Un’operazione, questa, che avrebbe riflessi anche sull’Italia, dal momento che London Stock Exchange controlla anche Piazza Affari.

Sì, e sarebbe da evitare. Costituirebbe un ulteriore passo nella penetrazione geostrategica e geopolitica della Cina in Europa attraverso l’Italia. Un piano che è iniziato dai porti e dalla nuova Via della Seta, per andare all’assalto di posizioni internazionali come la guida della Fao, allargarsi alle comunicazioni come il 5G e che ora potrebbe sfociare anche nell’ambito finanziario.

Che riflessi avrebbe tutto ciò?

Diventeremmo un ponte cinese tra il Vecchio Continente e l’Africa, dove Pechino è attivissima. E i cinesi hanno capito che questo è il momento per colpire, perché l’Europa e soprattutto la sua periferia – anche una non secondaria come l’Italia – sono in crisi. Mentre gli Stati Uniti – alleati ai quali dovremmo restare ben ancorati – non sembrano però troppo decisi a colmare questo vuoto. Ma sarebbe un errore enorme consentire a un regime dittatoriale come quello cinese ciò che non è mai stato lontanamente consentito all’Unione Sovietica. Non possono essere solo i mercati a determinare gli affari, c’è un elemento etico che dobbiamo continuare a salvaguardare.

Il governo italiano dovrebbe ricorrere ai poteri speciali di veto concessi dal Golden Power – dei quali pare si stia discutendo – per fermare un’acquisizione di questo tipo?

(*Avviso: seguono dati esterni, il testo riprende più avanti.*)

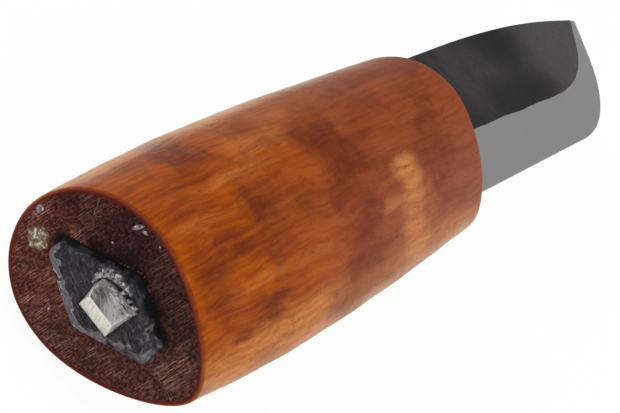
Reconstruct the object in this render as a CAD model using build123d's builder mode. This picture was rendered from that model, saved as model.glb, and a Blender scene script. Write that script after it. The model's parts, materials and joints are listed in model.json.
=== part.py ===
from build123d import *
from math import radians, tan
import os

# A hand-made whittling knife. A forged blade with a through tang is bedded in a handle
# carved from one block of burl, and the tang's end is peened over a lozenge-shaped washer.
#
# Millimetres. +X runs from the butt to the blade's point, +Y from the cutting edge to the
# spine, and +Z is the normal of the middle plane. The knife lies on its side on Z = 0, and
# X = 0 is the middle of its whole length.

# Handle: heights along Y at the butt, the front and two even steps between them, and
# thicknesses along Z at both ends. The section is an egg with its full end toward the spine,
# and its fullness is how far the widest line lies above the middle, as a share of the height.
handle_length = 104.5
butt_height = 28.0
rear_height = 29.9
fore_height = 28.9
front_height = 26.4
butt_thickness = 19.4
front_thickness = 21.5
fullness = 0.085
handle_bands = 12
butt_ease = 0.4
front_round = 1.4

# Blade: the knee, where the spine starts to fall, and the corner under the belly's arc are
# each measured from the shoulders along X and from the axis along Y
blade_length = 96.5
shoulder_thickness = 3.35
waist_thickness = 3.05
point_thickness = 0.6
shoulder_spine_y = 11.7
shoulder_edge_y = -10.0
knee_x = 34.0
knee_y = 10.95
belly_x = 77.8
belly_y = -11.35
belly_radius = 42.0
point_y = 6.05
taper_start = 60.0
bevel_angle = 11.0
edge_land = 0.12

# Tang: a flat taper through the handle, then a square stem through the washer
tang_root_height = 12.5
tang_root_y = 1.0
tang_end_height = 4.2
tang_end_thickness = 3.7
tang_end_y = -0.2
tang_end_z = 0.3

# Peened head of the tang: hammered over the hole's rim, a little to one side of the stem, with
# its flank on -Z filed back to a slope
head_height = 4.9
head_thickness = 4.9
head_rise = 1.7
head_shift = -0.35
head_draw = 0.35
head_filed = 2.2
head_ease = 0.25

# Washer: a lozenge cut by hand, with blunt ends and its side corners out of line. The flanks
# on -Z slope out to the wood, the rest are nearly square to it. Places are from the axis.
washer_top_y = 8.8
washer_bottom_y = -7.4
washer_right_y = -0.2
washer_left_y = 1.0
washer_right_z = 4.7
washer_left_z = -5.5
washer_top_flat = 2.4
washer_top_z = -0.7
washer_bottom_flat = 3.3
washer_bottom_z = -0.2
washer_thickness = 1.3
washer_slope = 1.1
washer_draw = 0.2
hole_clearance = 0.1

# Bedding between the tang and the bore, thin at the front and thicker at the butt
front_bedding = 0.15
butt_bedding = 0.8

# Places along X, worked out from the lengths, and the height of the knife's middle plane
overall_length = head_rise + washer_thickness + handle_length + blade_length
head_x = -overall_length / 2
washer_x = head_x + head_rise
butt_x = washer_x + washer_thickness
front_x = butt_x + handle_length
point_x = front_x + blade_length
axis_z = front_thickness / 2


def cross_plane(x):
    """The plane across the knife at x: its own x runs along +Y and its own y along +Z."""
    return Plane(origin=(x, 0, axis_z), x_dir=(0, 1, 0), z_dir=(1, 0, 0))


# ---------------------------------------------------------------- handle
def handle_height(share):
    """Height at a share of the handle's length: the cubic through its four heights."""
    sizes = (butt_height, rear_height, fore_height, front_height)
    places = (0, 1 / 3, 2 / 3, 1)
    total = 0
    for size, place in zip(sizes, places):
        weight = 1
        for other in places:
            if other != place:
                weight *= (share - other) / (place - other)
        total += size * weight
    return total


def egg_curves(height, thickness):
    """Control points of the section's four curves, round from the spine side.

    Each arm is a share of its quarter's width: near a circle's at no fullness, longer on the
    full side and shorter toward the narrow end as the fullness grows.
    """
    round_share = 0.53
    spine_arm = (round_share - 0.6 * fullness) * thickness / 2
    upper_arm = (round_share + 1.4 * fullness) * (0.5 - fullness) * height
    lower_arm = (round_share - 1.3 * fullness) * (0.5 + fullness) * height
    edge_arm = (round_share - 1.65 * fullness) * thickness / 2
    spine_y = height / 2
    edge_y = -height / 2
    wide_y = fullness * height
    curves = []
    for side in (1, -1):
        wide_z = side * thickness / 2
        upper = [
            (spine_y, 0),
            (spine_y, side * spine_arm),
            (wide_y + upper_arm, wide_z),
            (wide_y, wide_z),
        ]
        lower = [
            (wide_y, wide_z),
            (wide_y - lower_arm, wide_z),
            (edge_y, side * edge_arm),
            (edge_y, 0),
        ]
        curves += [upper, lower] if side > 0 else [lower[::-1], upper[::-1]]
    return curves


with BuildPart() as handle:
    # Carved in narrow bands, each turned under a degree from the next
    for band in range(handle_bands + 1):
        share = band / handle_bands
        thickness = butt_thickness + (front_thickness - butt_thickness) * share
        with BuildSketch(cross_plane(butt_x + handle_length * share)):
            with BuildLine():
                for curve in egg_curves(handle_height(share), thickness):
                    Bezier(*curve)
            make_face()
    loft(ruled=True)
    fillet(handle.faces().sort_by(Axis.X)[-1].edges(), front_round)
    fillet(handle.faces().sort_by(Axis.X)[0].edges(), butt_ease)
    # The bore for the tang and its bedding: nearly square at the butt, tall at the front
    with BuildSketch(cross_plane(butt_x)):
        with Locations((tang_end_y, tang_end_z)):
            Rectangle(tang_end_height + 2 * butt_bedding, tang_end_thickness + 2 * butt_bedding)
    with BuildSketch(cross_plane(front_x)):
        with Locations((tang_root_y, 0)):
            Rectangle(tang_root_height + 2 * front_bedding, shoulder_thickness + 2 * front_bedding)
    loft(ruled=True, mode=Mode.SUBTRACT)
handle.part.label = "handle"


# ---------------------------------------------------------------- blade
# The edge and the front run straight on either side of the belly's arc. The ground envelope
# leans inward from them at the bevel angle on both sides of the middle plane.
edge_back = Vector(front_x, shoulder_edge_y)
edge_corner = Vector(front_x + belly_x, belly_y)
point = Vector(point_x, point_y)
edge_way = (edge_corner - edge_back).normalized()
front_way = (point - edge_corner).normalized()
edge_inward = Vector(-edge_way.Y, edge_way.X)
front_inward = Vector(-front_way.Y, front_way.X)
overrun = 15.0
clear_y = shoulder_spine_y + 2 * overrun


def grind_corners(inset):
    """The back, belly corner and front of the ground edge, moved inward by inset."""
    back = edge_back - edge_way * overrun + edge_inward * inset
    share = inset / (1 + edge_inward.dot(front_inward))
    corner = edge_corner + (edge_inward + front_inward) * share
    front = point + front_way * 2 * overrun + front_inward * inset
    return back, corner, front


envelope_half = shoulder_thickness / 2 + 1.0
envelope_inset = (envelope_half - edge_land / 2) / tan(radians(bevel_angle))

with BuildPart() as ground_envelope:
    for height, inset in ((0, 0), (edge_land / 2, 0), (envelope_half, envelope_inset)):
        back, corner, front = grind_corners(inset)
        with BuildSketch(Plane.XY.offset(axis_z + height)):
            with BuildLine():
                FilletPolyline(back, corner, front, radius=belly_radius - inset)
                Polyline(front, (front.X, clear_y), (back.X, clear_y), back)
            make_face()
    loft(ruled=True)
    mirror(about=Plane.XY.offset(axis_z))

with BuildPart() as blade:
    # The forged bar: its spine is straight to the knee, then falls in an arc to the point
    spine_back = (front_x, shoulder_spine_y)
    knee = (front_x + knee_x, knee_y)
    with BuildSketch(Plane.XY.offset(axis_z)):
        with BuildLine():
            Line(spine_back, knee)
            TangentArc(knee, point, tangent=(knee_x, knee_y - shoulder_spine_y))
            Polyline(point, (point_x, -clear_y), (front_x, -clear_y), spine_back)
        make_face()
    extrude(amount=shoulder_thickness / 2, both=True)
    # The flats draw in slightly to the waist, then curve in to the thin point
    waist_x = front_x + taper_start
    draw_in = (waist_thickness - shoulder_thickness) / 2
    with BuildSketch(Plane.XZ):
        with BuildLine():
            for side in (1, -1):
                shoulder = (front_x, axis_z + side * shoulder_thickness / 2)
                waist = (waist_x, axis_z + side * waist_thickness / 2)
                tip = (point_x, axis_z + side * point_thickness / 2)
                Line(shoulder, waist)
                TangentArc(waist, tip, tangent=(taper_start, side * draw_in))
                Line((front_x, axis_z), shoulder)
                Line((point_x, axis_z), tip)
        make_face()
    extrude(amount=clear_y, both=True, mode=Mode.INTERSECT)
    add(ground_envelope.part, mode=Mode.INTERSECT)
    # The tang: a taper in the handle, then the stem that goes through the washer
    with BuildSketch(cross_plane(front_x)):
        with Locations((tang_root_y, 0)):
            Rectangle(tang_root_height, shoulder_thickness)
    with BuildSketch(cross_plane(butt_x)):
        with Locations((tang_end_y, tang_end_z)):
            Rectangle(tang_end_height, tang_end_thickness)
    loft(ruled=True)
    with BuildSketch(cross_plane(washer_x)):
        with Locations((tang_end_y, tang_end_z)):
            Rectangle(tang_end_height, tang_end_thickness)
    extrude(amount=washer_thickness)
    # The peened head, spread by the hammer over the rim of the washer's hole
    head_z = tang_end_z + head_shift
    with BuildSketch(cross_plane(washer_x)):
        with Locations((tang_end_y, head_z)):
            Rectangle(head_height, head_thickness)
    with BuildSketch(cross_plane(head_x)):
        with Locations((tang_end_y, head_z + (head_filed - head_draw) / 2)):
            Rectangle(head_height - 2 * head_draw, head_thickness - head_filed - head_draw)
    loft(ruled=True)
    fillet(blade.faces().sort_by(Axis.X)[0].edges(), head_ease)
blade.part.label = "blade"


# ---------------------------------------------------------------- tang washer
def washer_corners(draw, slope):
    """The lozenge's corners, drawn in by draw all round and by slope as well on -Z."""
    top_y = washer_top_y - draw
    bottom_y = washer_bottom_y + draw
    return (
        (top_y, washer_top_z - washer_top_flat / 2 + slope),
        (top_y, washer_top_z + washer_top_flat / 2),
        (washer_right_y, washer_right_z - draw),
        (bottom_y, washer_bottom_z + washer_bottom_flat / 2),
        (bottom_y, washer_bottom_z - washer_bottom_flat / 2 + slope),
        (washer_left_y, washer_left_z + slope),
    )


with BuildPart() as tang_washer:
    for x, draw, slope in ((washer_x, washer_draw, washer_slope), (butt_x, 0, 0)):
        with BuildSketch(cross_plane(x)):
            with BuildLine():
                Polyline(*washer_corners(draw, slope), close=True)
            make_face()
    loft(ruled=True)
    with BuildSketch(cross_plane(washer_x)):
        with Locations((tang_end_y, tang_end_z)):
            Rectangle(tang_end_height + 2 * hole_clearance, tang_end_thickness + 2 * hole_clearance)
    extrude(amount=washer_thickness, mode=Mode.SUBTRACT)
tang_washer.part.label = "tang_washer"


# ---------------------------------------------------------------- tang bedding
with BuildPart() as tang_bedding:
    # The bore's shape, less the tang's
    with BuildSketch(cross_plane(butt_x)):
        with Locations((tang_end_y, tang_end_z)):
            Rectangle(tang_end_height + 2 * butt_bedding, tang_end_thickness + 2 * butt_bedding)
    with BuildSketch(cross_plane(front_x)):
        with Locations((tang_root_y, 0)):
            Rectangle(tang_root_height + 2 * front_bedding, shoulder_thickness + 2 * front_bedding)
    loft(ruled=True)
    with BuildSketch(cross_plane(butt_x)):
        with Locations((tang_end_y, tang_end_z)):
            Rectangle(tang_end_height, tang_end_thickness)
    with BuildSketch(cross_plane(front_x)):
        with Locations((tang_root_y, 0)):
            Rectangle(tang_root_height, shoulder_thickness)
    loft(ruled=True, mode=Mode.SUBTRACT)
tang_bedding.part.label = "tang_bedding"


os.makedirs("parts", exist_ok=True)
export_step(handle.part, "parts/handle.step")
export_step(blade.part, "parts/blade.step")
export_step(tang_washer.part, "parts/tang_washer.step")
export_step(tang_bedding.part, "parts/tang_bedding.step")
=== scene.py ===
"""Looks of a hand-made whittling knife: burl handle, forged blade, lozenge washer and peened tang."""

import json
import logging
import math
from dataclasses import dataclass
from enum import Enum
from typing import Sequence, Union

import bmesh
import bpy
import numpy as np
from mathutils import Matrix, Vector, noise

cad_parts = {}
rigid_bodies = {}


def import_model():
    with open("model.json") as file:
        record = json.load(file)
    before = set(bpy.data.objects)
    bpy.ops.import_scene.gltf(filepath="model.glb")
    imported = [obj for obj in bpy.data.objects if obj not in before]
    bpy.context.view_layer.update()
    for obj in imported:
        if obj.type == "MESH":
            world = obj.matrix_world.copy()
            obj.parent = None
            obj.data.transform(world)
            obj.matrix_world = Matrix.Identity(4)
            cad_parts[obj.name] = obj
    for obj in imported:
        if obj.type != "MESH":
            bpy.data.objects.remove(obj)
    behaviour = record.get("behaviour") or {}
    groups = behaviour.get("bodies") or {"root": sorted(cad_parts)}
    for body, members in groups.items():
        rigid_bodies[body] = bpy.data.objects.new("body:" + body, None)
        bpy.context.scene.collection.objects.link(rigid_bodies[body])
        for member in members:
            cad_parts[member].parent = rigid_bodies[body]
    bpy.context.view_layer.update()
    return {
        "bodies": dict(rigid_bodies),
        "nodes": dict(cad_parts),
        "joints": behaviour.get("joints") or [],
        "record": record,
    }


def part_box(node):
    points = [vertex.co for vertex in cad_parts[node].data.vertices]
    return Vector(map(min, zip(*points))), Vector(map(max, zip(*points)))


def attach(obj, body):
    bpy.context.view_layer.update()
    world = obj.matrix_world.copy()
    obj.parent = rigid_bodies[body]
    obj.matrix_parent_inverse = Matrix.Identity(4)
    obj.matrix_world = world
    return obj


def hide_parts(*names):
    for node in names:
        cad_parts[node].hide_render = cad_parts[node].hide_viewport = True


MM = 0.001
LOG = logging.getLogger("whittling_knife")

Socket = bpy.types.NodeSocket
Feed = Union[Socket, float, Sequence[float]]
Colour = tuple[float, float, float]
Direction = tuple[float, float, float]
Ways = tuple[Direction, Direction]
Flat = tuple[float, float]
Square = tuple[float, float, float, float]


class Slot(Enum):
    """The record's material slots."""

    BLADE = "blade_steel"
    WOOD = "burl_wood"
    WASHER = "washer_steel"
    RESIN = "bedding_resin"


class Node(Enum):
    """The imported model's nodes."""

    BLADE = "blade"
    HANDLE = "handle"
    WASHER = "tang_washer"
    BEDDING = "tang_bedding"


# ---- shared places and sums


@dataclass(frozen=True)
class Places:
    """Stations along the knife and the height of its middle plane, in millimetres.

    Attributes:
        head_x: Outer face of the peened head.
        washer_x: Outer face of the washer.
        butt_x: Butt face of the handle.
        front_x: Front face of the handle.
        point_x: Point of the blade.
        axis_z: Height of the middle plane above the floor.
    """

    head_x: float
    washer_x: float
    butt_x: float
    front_x: float
    point_x: float
    axis_z: float

    @classmethod
    def from_frame(cls) -> "Places":
        """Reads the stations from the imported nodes' boxes.

        Returns:
            The stations in millimetres.
        """
        blade_low, blade_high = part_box(Node.BLADE.value)
        handle_low, handle_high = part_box(Node.HANDLE.value)
        washer_low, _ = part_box(Node.WASHER.value)
        return cls(
            head_x=blade_low[0] / MM,
            washer_x=washer_low[0] / MM,
            butt_x=handle_low[0] / MM,
            front_x=handle_high[0] / MM,
            point_x=blade_high[0] / MM,
            axis_z=(handle_low[2] + handle_high[2]) / 2 / MM,
        )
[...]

Sarebbe auspicabile che lo facesse, ma io credo che un veto di questo tipo dovrebbe giungere ancora prima dall’Europa. Il problema, infatti, non è italiano, ma europeo. A preoccupare non è tanto l’eventuale controllo della Borsa, ma quello della piattaforma del mercato dei titoli di Stato, Mts. Attraverso di essa, la Cina potrebbe mettere le mani sullo strumento che finanzia il nostro debito pubblico. E dunque entrerebbe nelle dinamiche e nelle decisioni della Banca Centrale Europea. Questo credo che debba interessare non solo Roma e forse questa è la prima volta nella quale si manifesta in modo chiaro un interesse europeo. Che va difeso.